- Poster
- Directed by: Soni Razdan
- Written by: Mahesh Bhatt
- Produced by: Mukesh Bhatt
- Starring: Meera; Ashmit Patel; Rupak Mann; Alyy Khan;
- Cinematography: Anshuman Mahaley
- Edited by: Amitabh Shukla
- Music by: Anu Malik; Roop Kumar Rathod;
- Production company: Vishesh Films
- Release date: 20 May 2005;
- Running time: 137 minutes
- Countries: India Pakistan
- Language: Hindi

= Nazar (2005 film) =

Nazar is a 2005 Hindi-language supernatural thriller film directed by Soni Razdan, starring Meera and Ashmit Patel. An Indo-Pak co-production, the film marks the debut of Pakistani actress Meera in Hindi films. It is inspired by the 1991 film 100 Days, which itself took inspiration from the 1978 American film Eyes of Laura Mars.

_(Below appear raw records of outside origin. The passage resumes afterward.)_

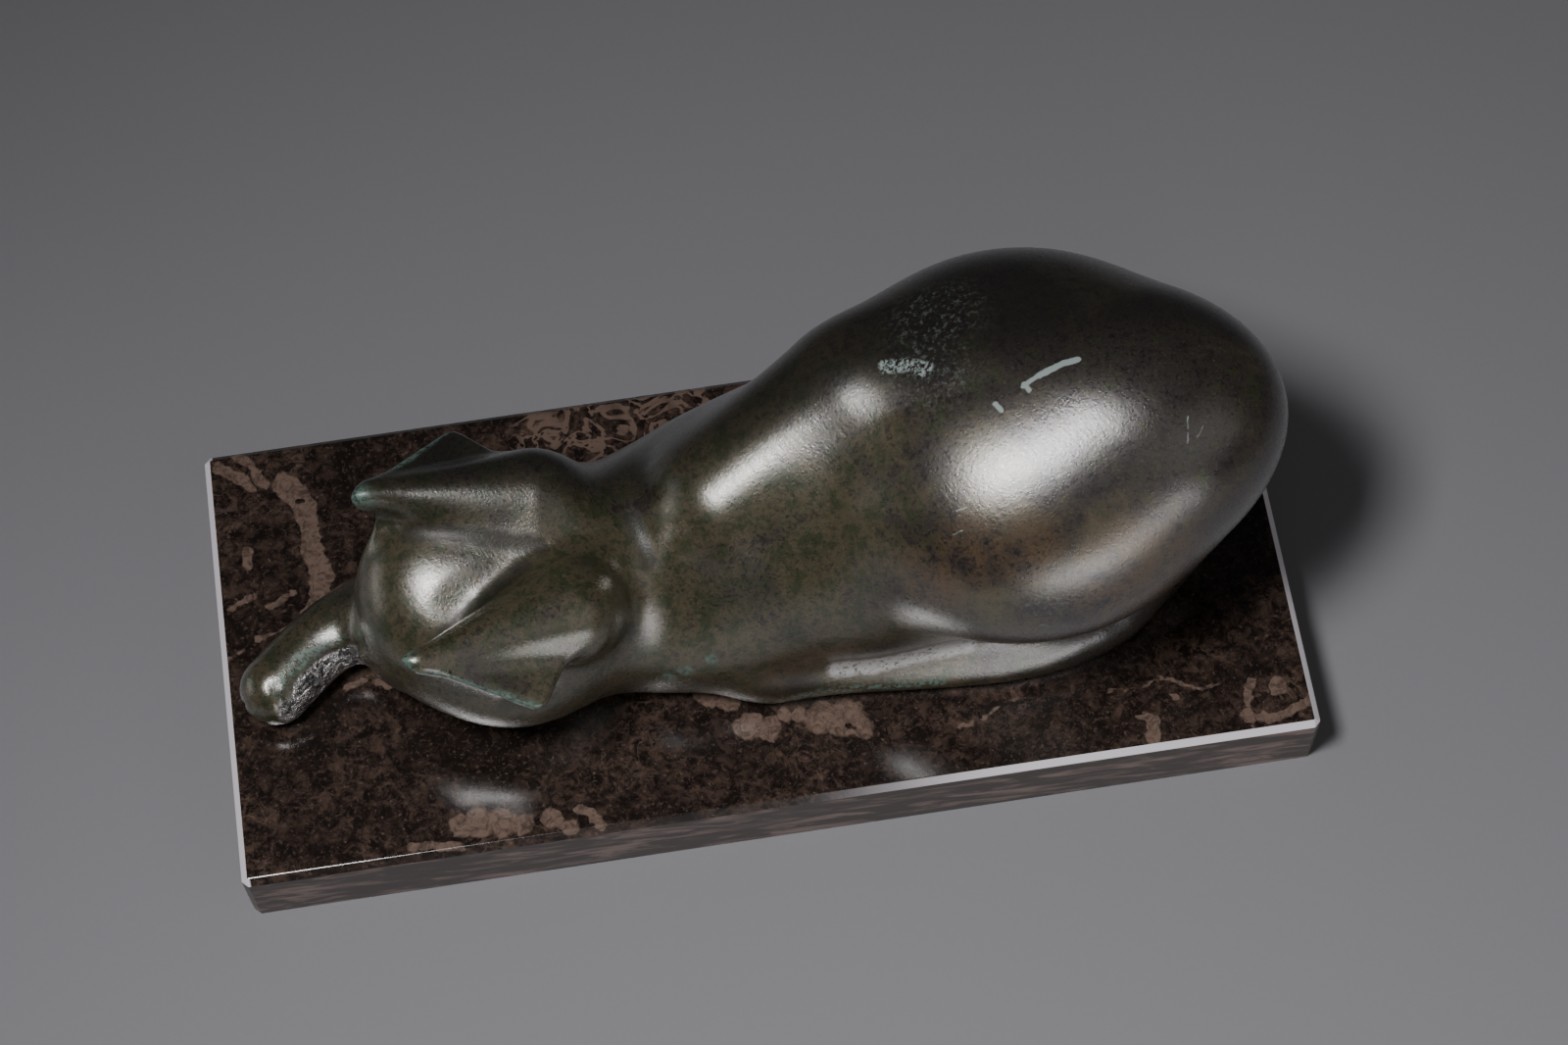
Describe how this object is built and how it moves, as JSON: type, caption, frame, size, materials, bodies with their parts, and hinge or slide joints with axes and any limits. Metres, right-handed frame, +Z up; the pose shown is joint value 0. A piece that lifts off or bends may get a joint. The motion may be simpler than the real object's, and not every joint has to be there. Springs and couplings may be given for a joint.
{
  "type": "bronze cat sculpture on a marble plinth",
  "caption": "Crouching cat cast in dark bronze, with a raised rump and lowered head, on a rectangular polished marble plinth.",
  "frame": {"origin": "middle of the plinth's underside", "axes": "+X along the plinth from the cat's head to its rump, +Z up, so the cat's face is at -X and its near side at -Y"},
  "size_m": [0.25, 0.11, 0.1108],
  "materials": {
    "bronze": "cast bronze with a dark brown and olive patina, polished to a satin gloss, with turquoise verdigris on the ears and feet",
    "marble": "polished dark brown fossil marble with cream shells and veins"
  },
  "bodies": {
    "root": {"bronze_cat": "bronze", "marble_plinth": "marble"}
  },
  "joints": []
}
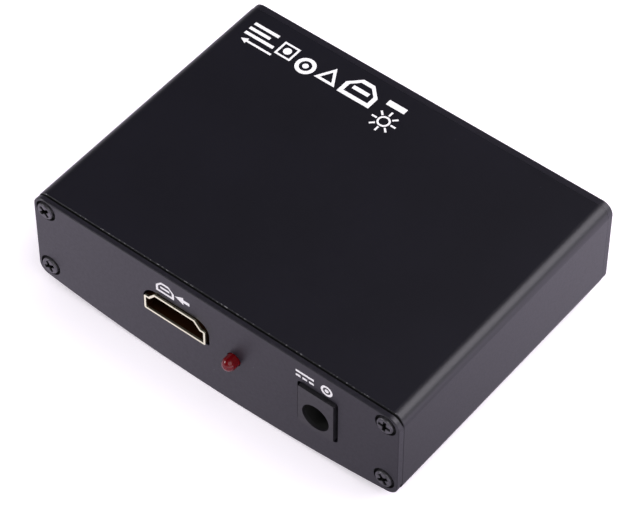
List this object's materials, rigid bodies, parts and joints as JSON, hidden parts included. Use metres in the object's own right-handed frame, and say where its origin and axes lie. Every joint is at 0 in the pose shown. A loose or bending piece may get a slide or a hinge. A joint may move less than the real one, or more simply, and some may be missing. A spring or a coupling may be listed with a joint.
{
  "type": "digital to component video converter box",
  "caption": "Black aluminium converter box: digital video socket, power jack and lamp on one end, phono jacks on the other.",
  "frame": {"origin": "centre of the bounding box in X and Y, at the lowest line of the domed face", "axes": "+Z is the flat underside's normal, as the box lies upside down on its domed face; -Y is the end with the video socket, +Y the end with the phono jacks; +X runs along the long side, towards the power jack"},
  "size_m": [0.088, 0.0774, 0.0252],
  "materials": {
    "anodised_case": "matt black anodised",
    "anodised_plate": "matt black anodised",
    "black_screw": "black oxide",
    "board_laminate": "green solder mask",
    "gilt_shell": "gold flash plating",
    "contact_gold": "gold plated",
    "black_plastic": "moulded",
    "red_lens": "clear red epoxy",
    "tinned_metal": "tinned",
    "nickel_barrel": "bright nickel",
    "green_plastic": "moulded",
    "blue_plastic": "moulded",
    "red_plastic": "moulded",
    "white_plastic": "moulded",
    "chip_plastic": "moulded epoxy",
    "can_metal": "satin",
    "ferrite": "pressed powder",
    "ceramic": "fired ceramic",
    "resistor_body": "glazed"
  },
  "bodies": {
    "case": {"case_extrusion": "anodised_case"},
    "front_plate": {"front_plate": "anodised_plate"},
    "board_tray": {"audio_red_jack_barrel": "nickel_barrel", "audio_red_jack_insert": "red_plastic", "audio_white_jack_barrel": "nickel_barrel", "audio_white_jack_insert": "white_plastic", "blue_jack_barrel": "nickel_barrel", "blue_jack_insert": "blue_plastic", "ceramic_capacitors": "ceramic", "circuit_board": "board_laminate", "crystal": "can_metal", "electrolytic_capacitors": "can_metal", "green_jack_barrel": "nickel_barrel", "green_jack_insert": "green_plastic", "indicator_leads": "tinned_metal", "indicator_lens": "red_lens", "memory_chip": "chip_plastic", "memory_chip_leads": "tinned_metal", "phono_block_screws": "black_screw", "phono_contacts": "contact_gold", "picture_chip": "chip_plastic", "picture_chip_leads": "tinned_metal", "picture_jack_housing": "black_plastic", "power_inductor": "ferrite", "power_jack_housing": "black_plastic", "power_jack_pin": "tinned_metal", "power_jack_terminals": "tinned_metal", "rear_plate": "anodised_plate", "receiver_chip": "chip_plastic", "receiver_chip_leads": "tinned_metal", "red_jack_barrel": "nickel_barrel", "red_jack_insert": "red_plastic", "resistors": "resistor_body", "sound_chip": "chip_plastic", "sound_chip_leads": "tinned_metal", "sound_jack_housing": "black_plastic", "video_socket_contacts": "contact_gold", "video_socket_shell": "gilt_shell", "video_socket_tongue": "black_plastic", "voltage_regulators": "chip_plastic"},
    "power_jack_leaf": {"power_jack_leaf": "contact_gold"},
    "front_screw_1": {"front_screw_1": "black_screw"},
    "rear_screw_1": {"rear_screw_1": "black_screw"},
    "front_screw_2": {"front_screw_2": "black_screw"},
    "rear_screw_2": {"rear_screw_2": "black_screw"},
    "front_screw_3": {"front_screw_3": "black_screw"},
    "rear_screw_3": {"rear_screw_3": "black_screw"},
    "front_screw_4": {"front_screw_4": "black_screw"},
    "rear_screw_4": {"rear_screw_4": "black_screw"}
  },
  "joints": [
    {"name": "front_plate_slide", "type": "slide", "parent": "case", "child": "front_plate", "axis": [0, -1, 0], "range_m": [0, 0.015]},
    {"name": "board_tray_slide", "type": "slide", "parent": "case", "child": "board_tray", "axis": [0, 1, 0], "range_m": [0, 0.068]},
    {"name": "power_jack_leaf_flex", "type": "hinge", "parent": "board_tray", "child": "power_jack_leaf", "pos_m": [0.0253, -0.02415, 0.01685], "axis": [-1, 0, 0], "range_deg": [0, 6], "stiffness_Nm_per_rad": 0.4},
    {"name": "front_screw_1_withdrawal", "type": "slide", "parent": "front_plate", "child": "front_screw_1", "axis": [0, -1, 0], "range_m": [0, 0.009]},
    {"name": "rear_screw_1_withdrawal", "type": "slide", "parent": "board_tray", "child": "rear_screw_1", "axis": [0, 1, 0], "range_m": [0, 0.009]},
    {"name": "front_screw_2_withdrawal", "type": "slide", "parent": "front_plate", "child": "front_screw_2", "axis": [0, -1, 0], "range_m": [0, 0.009]},
    {"name": "rear_screw_2_withdrawal", "type": "slide", "parent": "board_tray", "child": "rear_screw_2", "axis": [0, 1, 0], "range_m": [0, 0.009]},
    {"name": "front_screw_3_withdrawal", "type": "slide", "parent": "front_plate", "child": "front_screw_3", "axis": [0, -1, 0], "range_m": [0, 0.009]},
    {"name": "rear_screw_3_withdrawal", "type": "slide", "parent": "board_tray", "child": "rear_screw_3", "axis": [0, 1, 0], "range_m": [0, 0.009]},
    {"name": "front_screw_4_withdrawal", "type": "slide", "parent": "front_plate", "child": "front_screw_4", "axis": [0, -1, 0], "range_m": [0, 0.009]},
    {"name": "rear_screw_4_withdrawal", "type": "slide", "parent": "board_tray", "child": "rear_screw_4", "axis": [0, 1, 0], "range_m": [0, 0.009]}
  ]
}
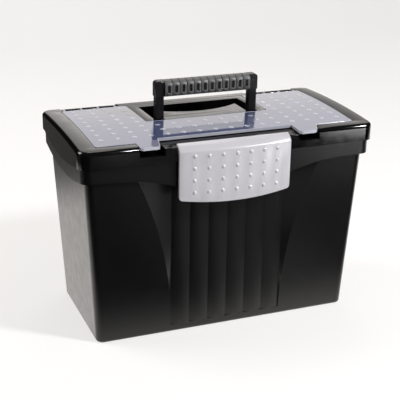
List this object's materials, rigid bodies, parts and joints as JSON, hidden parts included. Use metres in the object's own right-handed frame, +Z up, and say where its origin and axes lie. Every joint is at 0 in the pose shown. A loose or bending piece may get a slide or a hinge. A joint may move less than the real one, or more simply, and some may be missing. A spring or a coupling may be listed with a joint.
{
  "type": "portable file box",
  "caption": "Portable file box: tapered tub with folder rails, hinged organizer lid with a U-shaped see-through cover, wide snap latch and folding bail handle.",
  "frame": {"origin": "centre of the underside, where the tub stands", "axes": "+Z up, +X along the length to the right as seen from the latch side, -Y towards the latch (front)"},
  "size_m": [0.445, 0.2418, 0.3565],
  "materials": {
    "dark_shell": "semi-gloss moulded polypropylene",
    "frosted": "translucent frosted polypropylene",
    "handle_plastic": "satin moulded plastic",
    "grip": "matte soft rubber",
    "pin": "drawn wire"
  },
  "bodies": {
    "tub": {"tub": "dark_shell", "left_lid_hinge_pin": "pin", "right_lid_hinge_pin": "pin"},
    "lid": {"lid": "dark_shell", "latch_hinge_pin": "pin", "left_handle_pivot": "handle_plastic", "right_handle_pivot": "handle_plastic", "left_cover_hinge_pin": "pin", "right_cover_hinge_pin": "pin"},
    "cover": {"organizer_cover": "frosted"},
    "latch": {"front_latch": "frosted"},
    "handle": {"handle_frame": "handle_plastic", "grip_sleeve": "grip", "left_end_cap": "handle_plastic", "right_end_cap": "handle_plastic"}
  },
  "joints": [
    {"name": "lid_hinge", "type": "hinge", "parent": "tub", "child": "lid", "pos_m": [0, 0.1135, 0.2625], "axis": [-1, 0, 0], "range_deg": [0, 100]},
    {"name": "latch_hinge", "type": "hinge", "parent": "lid", "child": "latch", "pos_m": [0, -0.107, 0.288], "axis": [-1, 0, 0], "range_deg": [0, 120]},
    {"name": "cover_hinge", "type": "hinge", "parent": "lid", "child": "cover", "pos_m": [0, 0.097, 0.294], "axis": [-1, 0, 0], "range_deg": [0, 105]},
    {"name": "handle_fold", "type": "hinge", "parent": "lid", "child": "handle", "pos_m": [0, 0.001, 0.288], "axis": [-1, 0, 0], "range_deg": [0, 90]}
  ],
  "couplings": [
    {"joint": "handle_fold", "follows": "cover_hinge", "ratio": 0.857}
  ]
}
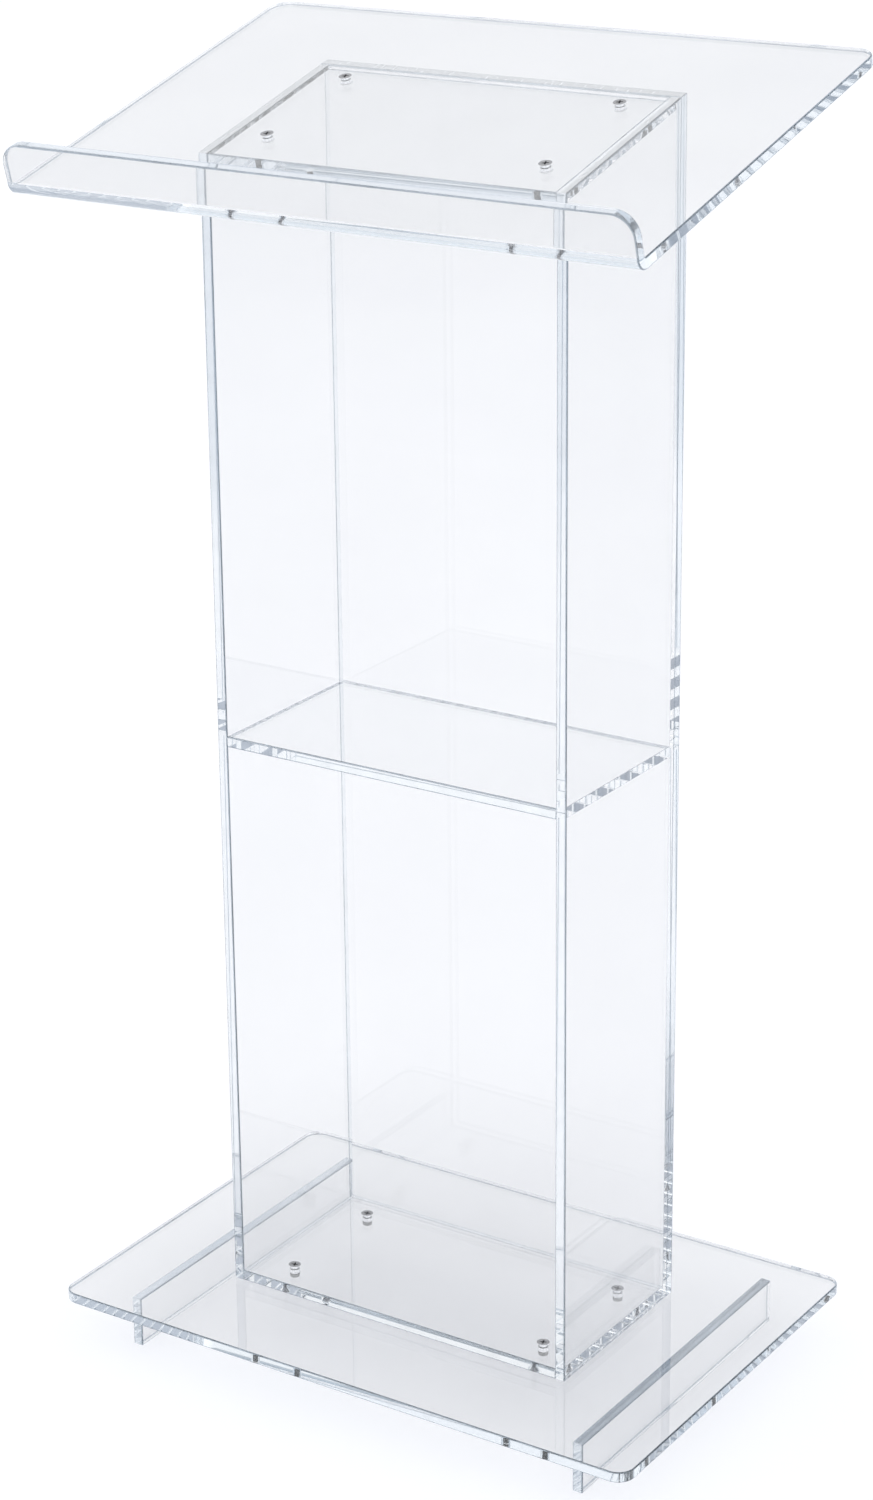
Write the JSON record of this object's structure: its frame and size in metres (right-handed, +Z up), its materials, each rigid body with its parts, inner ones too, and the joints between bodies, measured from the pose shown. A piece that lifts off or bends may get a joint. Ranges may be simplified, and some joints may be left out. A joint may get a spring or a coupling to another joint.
{
  "type": "presentation lectern",
  "caption": "Free-standing clear acrylic lectern: sloping reading top with a bent book ledge, three-sided column open to the presenter, shelf, and a base plate on runners.",
  "frame": {"origin": "on the floor, under the middle of the base plate", "axes": "+X to the right as the presenter's side is seen from the front, -Y towards the presenter, +Y towards the audience, +Z up"},
  "size_m": [0.6, 0.4065, 1.181],
  "materials": {
    "clear_acrylic": "clear cast acrylic, polished faces and edges",
    "screw_steel": "bright plated steel",
    "insert_nickel": "nickel-plated, fine knurl"
  },
  "bodies": {
    "root": {"reading_top": "clear_acrylic", "column_top_plate": "clear_acrylic", "left_side_panel": "clear_acrylic", "right_side_panel": "clear_acrylic", "back_panel": "clear_acrylic", "shelf": "clear_acrylic", "column_bottom_plate": "clear_acrylic", "base_plate": "clear_acrylic", "left_runner": "clear_acrylic", "right_runner": "clear_acrylic", "top_screw_front_left": "screw_steel", "top_screw_front_right": "screw_steel", "top_screw_rear_left": "screw_steel", "top_screw_rear_right": "screw_steel", "top_insert_front_left": "insert_nickel", "top_insert_front_right": "insert_nickel", "top_insert_rear_left": "insert_nickel", "top_insert_rear_right": "insert_nickel", "base_screw_front_left": "screw_steel", "base_screw_front_right": "screw_steel", "base_screw_rear_left": "screw_steel", "base_screw_rear_right": "screw_steel", "base_insert_front_left": "insert_nickel", "base_insert_front_right": "insert_nickel", "base_insert_rear_left": "insert_nickel", "base_insert_rear_right": "insert_nickel"}
  },
  "joints": []
}
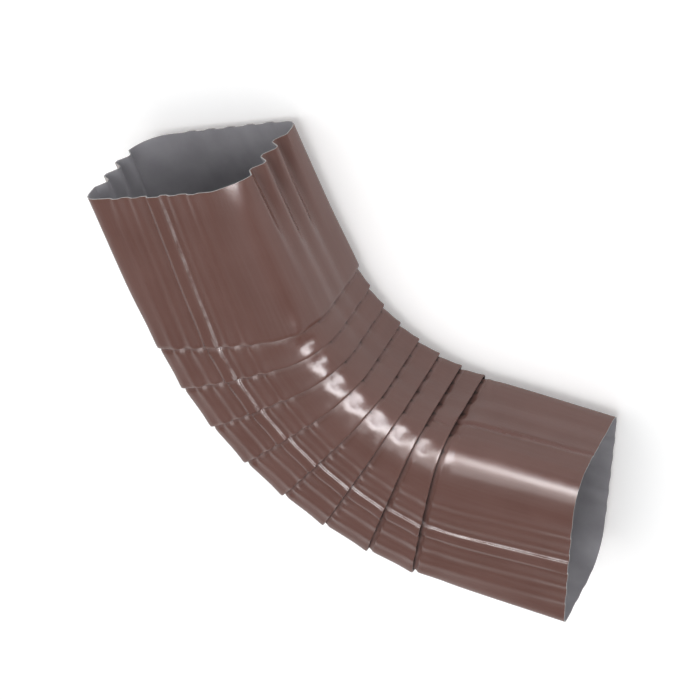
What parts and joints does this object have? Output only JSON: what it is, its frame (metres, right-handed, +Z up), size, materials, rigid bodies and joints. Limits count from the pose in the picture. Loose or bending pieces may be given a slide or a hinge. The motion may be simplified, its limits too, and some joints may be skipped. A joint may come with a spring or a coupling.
{
  "type": "downspout elbow",
  "caption": "Rectangular corrugated downspout elbow: ribbed sheet tube with a pleated bend, deep grooves at the gathered inlet rim and a lock seam on one wide face.",
  "frame": {"origin": "centre of the inlet mouth, in the plane of its rim", "axes": "+Y out of the inlet mouth along its leg, +X towards the inside of the bend, +Z up from the wide face that the elbow lies on"},
  "size_m": [0.1845, 0.2423, 0.0616],
  "materials": {
    "elbow_body": "semi-gloss baked brown enamel outside, plain grey wash coat inside"
  },
  "bodies": {
    "root": {"elbow_body": "elbow_body"}
  },
  "joints": []
}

Released on 20 May 2005 alongside Naina, another film based on the theme of extra-sensory perception, Nazar was a box-office bomb.

==Plot==
Nazar revolves around a young and talented pop star Divya (Meera). From the start it is obvious the existence of a strange aura surrounding Divya's personality. She is a girl who has lived a secluded life after the death of her parents in a car crash.
After shooting her last video she decides she wants to go home. Along the way, despite the darkness she discovers a dead body on the middle of the road.

From this moment on Divya has visions of the future, rather than an art it becomes like a curse for Divya as all she sees is brutal murders. In her visions all she sees is dance-bargirls being stabbed, strangled and suffocated to death by a killer whose face continues to elude Divya's clairvoyance.

Unknowing to her, a policeman, Rohan (Ashmit Patel), is investigating murders of bargirls in the city. A serial killer is on the loose and Rohan has the case to nab him.

Rohan buys Divya's story (about her visions of murders) but his female assistant Sujata (Koel Purie) does not. Taking help of Divya's clairvoyance, he begins to zero down on prime suspects that include a doctor, a fugitive and an eccentric-alcoholic uncle who frequents bars regularly.

As the movie progresses, Divya becomes the next on the murders list of the unknown killer who might have been the same who killed the person on the road that she found that night.

In the end, it turns out that Sujata is the serial killer: her husband slept with a bargirl who passes AIDS to him, who in turn gave the disease to Sujata. From then on, she developed a dislike for the bar girls in the city and goes on a killing spree. She dies at the end by falling off a building.

==Cast==
- Meera as Divya Varma (dubbed by Malavika Shivpuri)
- Ashmit Patel as Inspector Rohan Sethi
- Koel Purie as Sub-Inspector Sujata Deshmukh
- Rupak Mann
- Alyy Khan as Dr. Tarun Khanna
- Neena Gupta
- Sarita Joshi

==Soundtrack==

The Soundtrack was composed by Anu Malik & Roop Kumar Rathod

| No. | Title | Lyrics | Music | Singer(s) | Length |
|---|---|---|---|---|---|
| 1. | "Nazar Nazar" | Sayeed Quadri | Anu Malik | KK | 6:54 |
| 2. | "Mohabbat Zindagi Hai" | Sayeed Quadri | Anu Malik | Shreya Ghoshal | 5:41 |
| 3. | "Pyar Asth" | Sayeed Quadri | Anu Malik | Sunidhi Chauhan | 6:41 |
| 4. | "Ali Ali" | Shakeel Azmi | Roop Kumar Rathod | Shubha Mudgal | 6:48 |
| 5. | "Shor Machale" | Sayeed Quadri | Anu Malik | Sunidhi Chauhan | 4:48 |
| 6. | "Nazar Nazar" (Remix) | Sayeed Quadri | Anu Malik | KK | 7:16 |
| 7. | "Pyar Asth" (Instrumental) |  |  |  | 6:40 |
| 8. | "Mohabbat Zindagi Hai" (Instrumental) |  |  |  | 5:37 |

==Reception==
Taran Adarsh from Bollywood Hungama gave the film 1.5 stars out of 5, noting the film's similarities with Eyes of Laura Mars and The Eye, and remarking that while it had a few scary moments to bank upon, the weak screenplay was its biggest undoing. Raja Sen from Rediff.com praised Meera's performance, while feeling the film's plot itself was "an amalgamation of a half-dozen unnecessary to identify DVDs."

==Controversy==
The film was controversial in Pakistan for depicting a kissing scene between Meera and Ashmit Patel, which was deemed as being against Islamic ethnic and moral values in the country. Meera was fined by the Pakistani government, while Patel was not able to attend the film's premiere in Pakistan as his visa application was rejected.